Understanding InfoNCE: Transition Probability Matrix Induced Feature Clustering
Ge Cheng, Shuo Wang, Yun Zhang
TL;DR
This work advances the theoretical understanding of InfoNCE by introducing an explicit feature space and a transition probability matrix (TPM) to model augmentation dynamics, showing that InfoNCE drives the empirical co-occurrence probability $\mathbb{P}_{ij}$ toward a constant target defined by the TPM. Building on this, the authors propose Scaled Convergence InfoNCE (SC-InfoNCE), which adds tunable parameters $\delta$ and $\gamma$ to scale and bias the convergence target, enabling flexible control over feature similarity alignment. Theoretical analysis links gradient dynamics to augmentation-induced structure and demonstrates that SC-InfoNCE yields more controllable and robust representations across vision, graph, and text tasks, with empirical gains over strong baselines.

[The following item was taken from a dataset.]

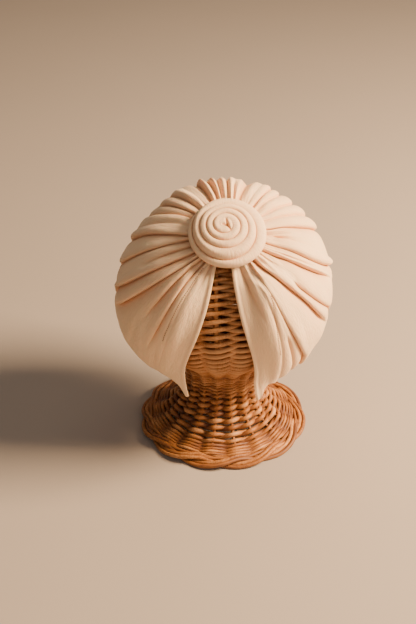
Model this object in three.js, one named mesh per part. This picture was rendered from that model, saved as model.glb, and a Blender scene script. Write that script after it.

By enabling task-aware scaling of the convergence target and providing a TPM-based lens on augmentation, the work offers a principled pathway for designing more stable and transferable contrastive representations. The framework also suggests practical steps for deriving task-specific sub-TPMs to guide sampling and invariance regularization in diverse domains.
Abstract
Contrastive learning has emerged as a cornerstone of unsupervised representation learning across vision, language, and graph domains, with InfoNCE as its dominant objective. Despite its empirical success, the theoretical underpinnings of InfoNCE remain limited. In this work, we introduce an explicit feature space to model augmented views of samples and a transition probability matrix to capture data augmentation dynamics. We demonstrate that InfoNCE optimizes the probability of two views sharing the same source toward a constant target defined by this matrix, naturally inducing feature clustering in the representation space. Leveraging this insight, we propose Scaled Convergence InfoNCE (SC-InfoNCE), a novel loss function that introduces a tunable convergence target to flexibly control feature similarity alignment. By scaling the target matrix, SC-InfoNCE enables flexible control over feature similarity alignment, allowing the training objective to better match the statistical properties of downstream data. Experiments on benchmark datasets, including image, graph, and text tasks, show that SC-InfoNCE consistently achieves strong and reliable performance across diverse domains.